Use of OpenMP chunk to break cache

I've been trying to increase the performance of my OpenMP solution which often has to deal with nested loops on arrays. Although I've managed to bring it down to 37 from 59 seconds of the serial implementation (on an ageing dual-core Intel T6600) I'm worried that cache synch gets lots of CPU attention (when the CPU should be solving my problem!). I've been fighting to set up the profiler so I haven't verified that claim but my question stands regardless. According to this lecture on load balancing:

Instead of doing work, the CPUs are busy fighting over the only used cache line in the program. You can fix this with a very strange technique: move the CPUs data apart in memory further than one cache line. For example, here we move the integers accessed by each thread 20 units apart.

and then goes on to provide the relevant source code (supposed to run on a quad-core hence the %4)

#pragma omp parallel for schedule(static,1)
    for (unsigned int i=0;i<n;i++) {
    arr[(i%4)*20]++;
}

That said, I have an intuition about what the "chunk" is but the above implementation seems to completely ignore it, leading me to believe my intuition is wrong.

My question is this: Does setting a reasonably large chunk value move data further down the cache lines? Ie. wouldn't the code above be equivalent to

#pragma omp parallel for schedule(static, 20)
    for (unsigned int i=0;i<n;i++) {
    arr[i]++;
}

Both code snippets that you've given are not equivalent as the first one would keep reiterating over the same elements for n larger than 4. The proper way to process such arrays is to ensure that sizeof(arr[0]) * n / #cores is a multiple of the cache line size. Modern x86 CPUs have cache line size of 64 bytes. If arr is an integer or a single-precision floating point array, then sizeof(arr[0]) == 4 and a single cache line holds 16 elements. For data types with double the size a single cache line holds 8 elements. The best loop schedule chunk size is then a multiple of 16 in the former case or 8 in the latter case.

When dealing with statically scheduled loops one tries to maximise the chunk size in order to reduce the number of loops run by each thread. For example, if there are 4 threads, n is 64 and the chunk size is set to 8, the following schedule will be used:

thread    iterations (from-to)
------    --------------------
  0          0- 7, 32-39
  1          8-15, 40-47
  2         16-23, 48-53
  3         24-31, 54-63

This is far from optimal since each thread has to run the loop two times. A much better solution would be to have the chunk size set to 16 (which is a multiple of 8):

thread    iterations (from-to)
------    --------------------
  0             0-15
  1            16-31
  2            32-47
  3            48-63

Note that the default chunk size for statically scheduled loops is #iterations / #threads.
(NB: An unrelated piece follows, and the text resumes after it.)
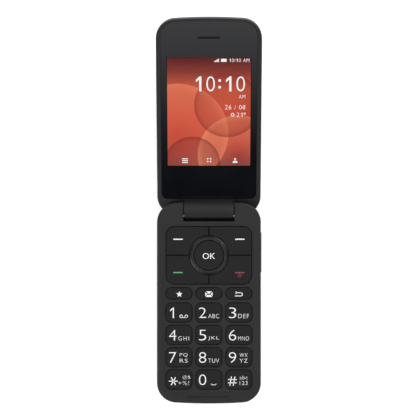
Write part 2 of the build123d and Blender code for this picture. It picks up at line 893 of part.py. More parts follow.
def build_function_key(x):
    flange = Rectangle(key_width + 2 * flange_lip, function_key_height + 2 * flange_lip)
    return Pos(x, function_row_y) * key_cap(function_key_face(), flange, key_top)


def build_corner_key(side, end):
    # One quarter of the panel round the ring
    gap = key_gap / 2
    reach = nav_width
    quarter = Pos(side * (reach / 2 + gap), nav_y + end * (reach / 2 + gap)) * Rectangle(reach, reach)
    hole = Pos(0, nav_y) * Circle(nav_ring_radius + key_gap)
    face = (nav_face() & quarter) - hole
    flange = (nav_face(flange_lip) & quarter) - hole
    return key_cap(face, flange, nav_top)


def build_ok_key():
    face = Pos(0, nav_y) * Circle(nav_ring_bore - key_gap)
    return key_cap(face, face, key_top)


def build_nav_ring():
    # Ring with a bright sloping face, highest at its bore
    low = flange_bottom + nav_pad_thickness + nav_pad_gap
    high = key_top + nav_ring_rise - key_edge / 2
    section = make_face(Polyline(
        (nav_ring_bore, low),
        (nav_ring_bore, high - nav_ring_edge),
        (nav_ring_bore + nav_ring_edge, high),
        (nav_ring_bore + nav_ring_top, high),
        (nav_ring_radius, nav_top),
        (nav_ring_radius, low),
        close=True,
    ))
    return Pos(0, nav_y) * revolve(Plane.XZ * section, Axis.Z)


def build_nav_pad():
    face = Pos(0, nav_y) * (Circle(nav_ring_radius - key_gap) - Circle(nav_ring_bore))
    return slab(face, flange_bottom, flange_bottom + nav_pad_thickness)


def build_volume_rocker():
    # Long rocker, crowned along its length, with a lip behind the wall
    inner = half_width - housing_wall - rocker_lip_gap
    side = Plane((inner, rocker_y, rocker_z), x_dir=(0, 1, 0), z_dir=(1, 0, 0))
    reach = housing_wall + rocker_lip_gap + rocker_proud
    blade = extrude(side * SlotOverall(rocker_length, rocker_height), reach)
    blade = chamfer(blade.edges().group_by(Axis.X)[-1], rocker_proud)
    lip = span_box(
        (inner - rocker_lip_thickness, inner),
        (rocker_y - rocker_length / 2 - rocker_lip, rocker_y + rocker_length / 2 + rocker_lip),
        (rocker_z - rocker_height / 2 - rocker_lip, rocker_z + rocker_height / 2 + rocker_lip))
    return blade + lip


# Lid: shells

def lens_outline(grow=0.0):
    # Follows the arched tip of the lid and ends in a straight edge before the hinge
    span = lens_width / 2 + grow
    tip_y = half_length - lens_tip_gap + grow
    tip, corner_y = arched_end(span, tip_y, lens_tip_corner + grow, end_arch_radius)
    tip = [mirror(curve, about=Plane.XZ) for curve in tip]
    chin_y = lens_chin_y + grow
    sides = [Line((side * span, -corner_y), (side * span, chin_y)) for side in (-1, 1)]
    face = make_face(tip + sides + [Line((-span, chin_y), (span, chin_y))])
    return fillet(face.vertices().group_by(Axis.Y)[-1], lens_chin_corner + grow)


def ear_sweep():
    # The space that the front corners of the two ears pass through, in the lid's own place
    first = barrel_length / 2
    last = half_width - corner_radius / 4
    stations = [first + (last - first) * step / sweep_steps for step in range(sweep_steps + 1)]
    corner = base_front_round

    def swept_radius(x):
        ahead = max(hinge_inset - end_drop(x) - corner, 0)
        return hypot(ahead, hinge_drop - corner) + corner + sweep_gap
    crest = Spline([(x, swept_radius(x)) for x in stations])
    profile = make_face([
        crest,
        Line((last, swept_radius(last)), (last, 0)),
        Line((last, 0), (first, 0)),
        Line((first, 0), (first, swept_radius(first))),
    ])
    ring = revolve(profile, Axis.X)
    return mirrored(Pos(0, hinge_y, hinge_z) * ring)


def build_lid_inner_frame():
    outer = lid_form()
    rim_edges = outer.edges().group_by(Axis.Z)[0]
    outer = chamfer(rim_edges, lid_rim_edge)
    below = slab(plan_outline(), lid_low, lid_seam - parting_gap)
    room = slab(plan_outline(housing_wall), ledge_top, lid_seam) - chin_block()
    frame = (outer & below) - room
    frame -= ear_sweep()
    barrel_span = (-barrel_length / 2, barrel_length / 2)
    frame += rod_along_x(barrel_radius, barrel_span, hinge_y, hinge_z)
    arm_span = (hinge_y - barrel_radius, hinge_y + arm_front)
    frame += span_box(barrel_span, arm_span, (hinge_z, lid_low + lid_rim_edge))
    frame -= rod_along_x(hinge_bore_radius, barrel_span, hinge_y, hinge_z)
    frame -= slab(lens_outline(lens_fit), lid_low - overcut, ledge_low)
    window = Pos(0, display_y) * Rectangle(display_width + 2 * display_fit, display_length + 2 * display_fit)
    frame -= slab(window, lid_low, ledge_top + overcut)
    ear_width, ear_length, _ = earpiece_size
    ear_seat = Pos(0, ear_slot_y) * Rectangle(ear_width + 2 * lens_fit, ear_length + 2 * lens_fit)
    frame -= slab(ear_seat, lid_low, ledge_top + overcut)
    frame -= flex_slot()
    for x, y in lid_screw_places():
        frame += Pos(x, y) * peg(lid_boss_radius, ledge_low, lid_seam - parting_gap)
        frame -= Pos(x, y) * peg(screw_shank_radius + stack_gap, lid_low, lid_seam)
        frame -= Pos(x, y) * peg(screw_head_radius + stack_gap, lid_low, ledge_low + screw_head_height)
    return frame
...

Sometimes one has to process in parallel data that cannot be spread among non-overlapping cache lines. For example arr[] might be simply an array of 4 elements that all fit into a single cache line. In this case one should insert padding between array elements in order to make sure that data being processes by different threads lie in different cache lines. For example:

int arr[4];

#pragma omp parallel for
for (int i = 0; i < 4; i++)
   arr[i]++;

int arr[4] results in the following memory layout:

|<-------- a single cache line ---------->|
| arr[0] | arr[1] | arr[2] | arr[3] | ... |

If core 0 updates arr[0] and core 1 updates arr[1], then the cache line would constantly bounce between the two cores - false sharing and bad performance. Therefore one has to insert padding between arr[0] and arr[1] of size CLS - sizeof(arr[0]) bytes or CLS/sizeof(arr[0]) - 1 array elements, where CLS is the size of the cache line in bytes. With CLS == 64 and sizeof(arr[0]) == 4 this makes 15 elements of padding. The resulting layout would be:

|<----- one cache line ------>|<--- another cache line ---->|<-- yet another ...
| arr[0] | 15 unused elements | arr[1] | 15 unused elements | arr[2] | ...

The code snipped should be modified as such:

// cache line size in number of int elements
#define CLS    (64/sizeof(int))

int arr[4*CLS];

#pragma omp parallel for
for (int i = 0; i < 4; i++)
   arr[i*CLS]++;

Another option that would somehow simplify the code would be to wrap each data element in a structure and put the padding inside the structure:

// cache line size in number of bytes
#define CLS    (64)

typedef struct _item
{
   int data;
   int padding[CLS/sizeof(int)-1];
} item;

item arr[4];

#pragma omp parallel for
for (int i = 0; i < 4; i++)
   arr[i].data++;

No matter which method you use, bear in mind that such code becomes non-portable as various architectures have differing cache line sizes.